Enfin, même Prentice est d'accord avec l'énoncé : « Les investissements dans le transport en commun ne feront pas que créer des emplois et stimuler l’économie; ils nous laisseront aussi un réseau durable qui ouvrira la voie au développement et à la prospérité de Calgary [...] En incitant davantage de gens à utiliser le transport en commun, nous contribuerons à réduire au minimum les émissions de gaz à effet de serre et la congestion et nous améliorerons la qualité de vie et l’environnement des personnes qui habitent la région. »

« En encourageant les gens de Calgary à utiliser le train double de type C, cet investissement majeur contribuera à l’amélioration de la sécurité routière pour les utilisateurs de véhicules motorisés et les piétons ainsi qu’à la réduction des émissions de gaz carbonique de la province, a dit la ministre Redford. Cela contribuera aussi à la création et à la conservation d’emplois en Alberta. »

« Il s’agit d’un important partenariat entre les trois ordres de gouvernement. Nous adoptons une mesure qui stimulera immédiatement la création d’emplois et investissons pour améliorer la mobilité d’une façon qui aura des avantages durables pour notre compétitivité économique dans l’avenir. L’expansion de notre réseau de transport en commun et la modernisation de notre système sont vitales pour l’environnement et pour notre qualité de vie », a dit David Bronconnier, maire de Calgary.



source : http://www.buildingcanada-chantierscanada.gc.ca/media/news-nouvelles/2009/20090519calgary-fra.html


Comment Monsieur Bernier concilie-t-il cette apparente contradiction? Il nie précisément la nécessité d'agir contre les GES en mettant en doute la thèse d'un réchauffement alors que le ministre de l'Environnement du cabinet de son gouvernement accumule du capital politique dans un projet dans lequel il prend spécifiquement acte de la nécessité de réduire les émissions.

On constate donc que même les conservateurs appuient l'État dans son offensive pour développer et investir dans le développement durable, en l'occurrence ici dans les transports en commun. Devant les défis sociaux, médicaux et environnementaux auxquels nous sommes confrontés, nous devons penser l'exploitation des sables bitumineux d'une manière responsable. On doit investir les retombées dans un ensemble de mesures promptes à faire avancer la société : on doit utiliser cet argent pour les écoles, pour les bibliothèques, pour favoriser l'agriculture biologique et la rendre accessible, pour construire entretenir des infrastructures sportives, pour favoriser les arts et l'épanouissement de la culture, pour la recherche et le développement, bref on doit «laver» ces sables en investissant dans des mesures pour améliorer la santé et le bonheur des citoyens. Autrement dit, on doit se servir de l'argent généré par l'exploitation desdits sables pour «racheter» en quelque sorte le bilan négatif que l'extraction et la consommation, encore nécessaire au demeurant, me manquent pas de provoquer.

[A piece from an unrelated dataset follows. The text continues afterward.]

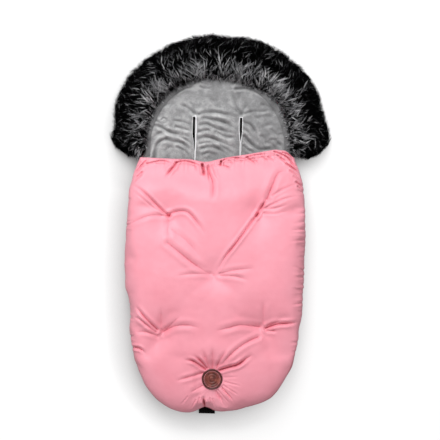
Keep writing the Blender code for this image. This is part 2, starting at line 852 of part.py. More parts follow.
# Highest place of a sheet under a round footprint
def seat_height(points, faces, centre, radius):
    tree = BVHTree.FromPolygons([tuple(point) for point in points], faces)
    heights = []
    for ring in (0.0, 0.5, 1.0):
        for step in range(16):
            angle = 2 * math.pi * step / 16
            place = Vector((centre.x + ring * radius * math.cos(angle),
                            centre.y + ring * radius * math.sin(angle), 2 * COVER_TOP))
            hit = tree.ray_cast(place, Vector((0.0, 0.0, -1.0)))[0]
            if hit:
                heights.append(hit.z)
    return max(heights), min(heights)


def add_tack(name, points, faces, place):
    highest, lowest = seat_height(points, faces, place, TACK_RADIUS)
    foot = lowest + FIT
    cap_low = max(highest + FIT - foot, TACK_HEIGHT / 2)
    shank_highest = seat_height(points, faces, place, TACK_SHANK)[0] + FIT - foot
    profile = [
        (0.0, shank_highest), (TACK_SHANK, shank_highest), (TACK_SHANK, cap_low),
        (TACK_RADIUS, cap_low), (TACK_RADIUS, cap_low + TACK_CAP / 2),
        (TACK_RADIUS * TACK_TOP_SHARE, cap_low + TACK_CAP), (0.0, cap_low + TACK_CAP),
    ]
    turned(name, profile, Vector((place.x, place.y, foot)), 12, pink_fabric())


def add_patch(points, faces):
    place = Vector((0.0, PATCH_Y))
    highest = seat_height(points, faces, place, PATCH_RADIUS)[0]
    rim = PATCH_RADIUS - PATCH_RIM
    profile = [
        (0.0, 0.0), (PATCH_RADIUS - PATCH_BEVEL, 0.0), (PATCH_RADIUS, PATCH_BEVEL),
        (PATCH_RADIUS, PATCH_THICKNESS - PATCH_BEVEL), (PATCH_RADIUS - PATCH_BEVEL, PATCH_THICKNESS),
        (rim, PATCH_THICKNESS), (rim - PATCH_GROOVE, PATCH_THICKNESS - PATCH_GROOVE),
        (0.0, PATCH_THICKNESS - PATCH_GROOVE),
    ]
    turned("leather_patch", profile, Vector((place.x, place.y, highest + FIT)), 40, brown_leather())


def add_tab():
    start = FOOT_Y + PAD_INSET - FIT
    end = start - TAB_LENGTH
    low = PAD_RIM_LIFT - (TAB_HEIGHT - SHELL_THICKNESS) / 2
    high = low + TAB_HEIGHT
    skin = TAB_FABRIC
    round_in = TAB_HEIGHT / 2
    section = [
        (start, low), (end + round_in, low), (end, (low + high) / 2), (end + round_in, high),
        (start, high), (start, high - skin), (end + round_in, high - skin),
        (end + skin, (low + high) / 2), (end + round_in, low + skin), (start, low + skin),
    ]
    rings = [[Vector((TAB_X + x, y, z)) for y, z in section] for x in (-TAB_HALF, TAB_HALF)]
    loft("foot_tab", rings, black_webbing(), smooth=False)


def add_band(shell):
    cutter = block("band_cutter", (-BAND_HALF - FIT, BAND_FOOT_Y - FIT, -OVERRUN),
                   (BAND_HALF + FIT, BAND_TOP_Y + FIT, BAND_THICKNESS + FIT), black_webbing())
    cutter.hide_render = True
    cutter.display_type = "WIRE"
    cut(shell, cutter)
    block("anchor_band", (-BAND_HALF, BAND_FOOT_Y, 0.0), (BAND_HALF, BAND_TOP_Y, BAND_THICKNESS),
          black_webbing())


def main():
    clear_scene()
    cutter = slot_cutter()
    back = pad_layers("back", foot_spokes(pad_rows()), cutter, pink_fabric())
    pad_layers("hood", head_spokes(), cutter, pink_fabric())
    add_band(back[0])
    add_welts()
    add_fur()
    add_zip_tapes()
    for side, word in ((-1, "left"), (1, "right")):
        add_slider(side, word)
        add_stop(side, word)
    upper_left, upper_right, middle, lower_left, lower_right = tuft_places()
    low, high = FOLD_Y + SEAM / 2, HEM_Y - HEM_BAND
    rows = [high, *sorted((high - HEM_RUN / 4, high - HEM_RUN / 2, high - HEM_RUN * 3 / 4,
                           UPPER_TUFT[1] + TUFT_REACH, UPPER_TUFT[1], UPPER_TUFT[1] - TUFT_REACH,
                           (low + UPPER_TUFT[1] - TUFT_REACH) / 2), reverse=True), low]
    flap, points, faces = cover_layers("flap", flap_spokes(rows), FLAP_RING_SHARES,
                                       [(1, low), (1, high)])
    add_tack("tuft_tack_flap_left", points, faces, upper_left)
    add_tack("tuft_tack_flap_right", points, faces, upper_right)
    add_hem()
    top = FOLD_Y - SEAM / 2
    rows = [top, (top + MIDDLE_TUFT_Y + TUFT_REACH) / 2, MIDDLE_TUFT_Y + TUFT_REACH, MIDDLE_TUFT_Y,
            MIDDLE_TUFT_Y - TUFT_REACH, (MIDDLE_TUFT_Y + LOWER_TUFT[1]) / 2,
            LOWER_TUFT[1] + TUFT_REACH, LOWER_TUFT[1], LOWER_TUFT[1] - TUFT_REACH,
            (LOWER_TUFT[1] - TUFT_REACH + PATCH_Y) / 2, PATCH_Y]
    foot, points, faces = cover_layers("foot", foot_spokes(rows), FOOT_RING_SHARES, [(1, top)])
    add_tack("tuft_tack_centre", points, faces, middle)
    add_tack("tuft_tack_foot_left", points, faces, lower_left)
    add_tack("tuft_tack_foot_right", points, faces, lower_right)
    add_patch(points, faces)
    add_tab()


main()
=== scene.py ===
# Looks of the stroller footmuff: puffed cover, plush lining, fur trim, zips and
# small parts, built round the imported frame. Metres, +Z up, head end towards +Y.

import math

import bmesh
import bpy
import numpy as np
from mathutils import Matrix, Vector, noise


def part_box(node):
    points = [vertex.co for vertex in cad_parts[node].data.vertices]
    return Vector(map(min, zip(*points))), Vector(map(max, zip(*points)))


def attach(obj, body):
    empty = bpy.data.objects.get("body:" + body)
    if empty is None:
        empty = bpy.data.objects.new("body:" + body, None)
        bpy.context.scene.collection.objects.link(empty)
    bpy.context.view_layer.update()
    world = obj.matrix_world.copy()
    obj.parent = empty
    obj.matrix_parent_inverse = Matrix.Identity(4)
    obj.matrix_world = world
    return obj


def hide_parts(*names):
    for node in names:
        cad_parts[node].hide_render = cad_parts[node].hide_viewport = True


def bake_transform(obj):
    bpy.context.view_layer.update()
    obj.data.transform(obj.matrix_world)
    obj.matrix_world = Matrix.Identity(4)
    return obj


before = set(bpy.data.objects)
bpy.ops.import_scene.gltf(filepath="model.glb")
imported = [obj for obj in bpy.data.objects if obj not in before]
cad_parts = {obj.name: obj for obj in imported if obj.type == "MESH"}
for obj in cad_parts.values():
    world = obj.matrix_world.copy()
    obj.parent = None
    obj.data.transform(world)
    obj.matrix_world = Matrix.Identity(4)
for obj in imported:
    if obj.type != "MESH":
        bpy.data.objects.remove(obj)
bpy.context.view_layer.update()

# Photograph: metres per pixel, pixel of the origin, lean of the object and the camera's lens;
# the levels are the heights at which the cover, its hem and the plush are seen
PIXEL = 0.002674
ORIGIN_PIXEL = (215.3, 224.2)
LEAN = math.radians(1.44)
PHOTO_MIDDLE = (220.0, 220.0)
PHOTO_WIDTH = 440
LENS = 85.0
SENSOR = 36.0
AIM_LEVEL = 0.08
EYE_FAR = PHOTO_WIDTH * PIXEL * LENS / SENSOR
COVER_LEVEL = 0.098
HEM_LEVEL = 0.072
PLUSH_LEVEL = 0.030

# Plan of the cover: half width and where it is widest, foot, top edge, patch and fold line
COVER_HALF = 0.2395
WIDEST_Y = -0.075
FOOT_Y = -0.502
HEM_HALF = 0.209
HEM_Y = 0.172
FOOT_ROUNDNESS = 3.0
SIDE_TAPER = 3.1
PATCH_Y = -0.412
FOLD_Y = -0.060

# Levels, read off the frame, and the insets of the pad and the zip from the cover's outline
COVER_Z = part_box("flap_shell")[0][2]
COVER_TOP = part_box("foot_shell")[1][2]
PAD_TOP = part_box("back_liner")[1][2]
COVER_WALL = 0.018
COVER_DOME = COVER_TOP - COVER_Z - COVER_WALL
DOME_RUN = 0.074
PAD_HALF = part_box("back_shell")[1][0]
PAD_INSET = 0.008
ZIP_INSET = 0.012
HEAD_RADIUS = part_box("hood_shell")[1][0]
HEAD_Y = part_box("hood_shell")[1][1] - HEAD_RADIUS

# Places in photograph pixels: toe loop, patch and tufts
TAB_PIXEL = (206.0, 411.0)
PATCH_PIXEL = (212.1, 378.2)
TUFTS = ((169.1, 215.9), (259.4, 211.1), (213.9, 274.7), (161.2, 333.6), (263.0, 328.8))
# Depth of each tuft, share and spread of its wide hollow, and spread of its narrow one
TUFT_DEPTHS = (0.019, 0.021, 0.014, 0.021, 0.022)
TUFT_WIDE_SHARE = 0.60
TUFT_WIDE = 0.046
TUFT_NARROW = 0.013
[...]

Si on ne fait que profiter de la manne sans l'investir, nous gaspillons d'une manière honteuse ce que la nature avait mis à notre disposition. C'est comme si nous mangions la poule aux oeufs d'or. Par ailleurs, nous ne devons pas oublier que les richesses dont nous faisons l'extraction sont un emprunt aux générations futures, nous n'avons pas le droit dilapider stupidement un tel capital.



L'engagé

1 commentaire:

  1. Intéressante analyse fouillée avec une réflexion articulée. Il semble bien que, malgré les effets négatifs environnementaux, l'homme ait besoin d'exploiter l'environnement.

    Pour moi, laisser le champ libre aux grandes entreprises dans ces domaines est inquiétant. Mais bon, dans l'idéal, nous serions maîtres chez nous. En réalité, nous vivons dans des rapports de forces et dans un contexte mondial où les forces de productions nécessaires aux humains sont entre les mains de gens qui s'en accaparent pour leur pouvoir propre. Évidemment, cette dilapidation sans contrepartie du patrimoine des hommes à l'heure des défis environnementaux en contexte de globalisation des économie est à questionner sur un plan éthique.

    L'état demeure la seule carte pour régir ces domaines. Et ce n'est pas évidemment bien simple!